Kwantlen horticulture professor Jim Matteoni began the ISH in 2004 as an adjunct to Kwantlen’s School of Horticulture. The school, which has an associate dean (David Davidson) and 15 faculty members, already trains more people for horticulture than any other post-secondary institution in the province.

However, to date, the ISH has been little more than a dream. After Matteoni stepped down as ISH director for health reasons, Deborah Henderson took over as its part-time director and Leading Edge Endowment Fund chair designate.

“My job is to build research programs in horticulture,” Henderson explains.

To do that, she first needed to acquire both research facilities and funding. Her goal is $13.5 million dollars, including $5.5 million for capital projects, $2.5 million to endow the LEEF chair, $2.5 million to fund post-doctoral fellowships, and $2 million for operating costs and a lecture hall.

“The CFI award is a huge step for us,” Henderson said. “Kwantlen had no research facilities and no previous experience with CFI, so our application was a long shot.”

The provincial government is expected to match the CFI funding through the B.C. Knowledge Development Fund, but that announcement is not expected until spring. Add another $200,00 already received from Western Economic Diversification Canada for growth chambers and other equipment, and Kwantlen is close to achieving its capital funding target.

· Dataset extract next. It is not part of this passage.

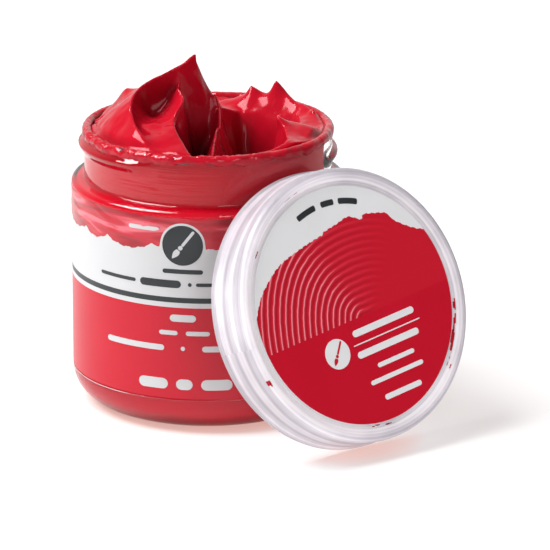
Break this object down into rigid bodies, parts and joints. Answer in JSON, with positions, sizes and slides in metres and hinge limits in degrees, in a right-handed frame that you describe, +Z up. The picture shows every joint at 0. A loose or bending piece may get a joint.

The province has also committed $1.25 million for the LEEF chair, providing Kwantlen raises the other $1.25 million (they have raised $200,000 to date). CFI has promised to kick in another $600,000 for operating funds, so the “greenbacks” are well on their way.

The CFI capital funding is intended for a 430-square-metre bio-control product development laboratory building and a 500-square-metre geothermally heated research greenhouse to complement Kwantlen’s existing 1,500-square-metre teaching greenhouse. It could take up to 30 months to build the new facilities, partly because a specific site has not even been selected yet, and partly because skilled tradesmen are difficult to get in B.C.’s construction boom.

The facilities are also going to be green. The greenhouse will use well-based geothermal heating instead of conventional boiler heating, allowing researchers to advance climate control applications for a closed system.

“Climate control is a real challenge,” Henderson admits, noting geothermal heating is still not common in greenhouses. “This is an opportunity for us to be innovative.”

She also hopes to cover the lab building with a “green” roof, saying “Kwantlen has done a lot of work in environmental and energy sustainability, so this would be appropriate. We want to make this a LEED-platinum rated facility (LEED is a North American rating system for so-called green buildings). This will be so energy-efficient, it will be suitable for a ‘sustainable’ institute.”

Finally, the program will concentrate on “green” research into new production systems and new crops for green energy greenhouses and development of new biocontrols for indoor and outdoor horticultural crops.
This is Henderson’s particular field of expertise, having spent the past 18 years, not as an academic, but as a hands-on integrated pest management consultant.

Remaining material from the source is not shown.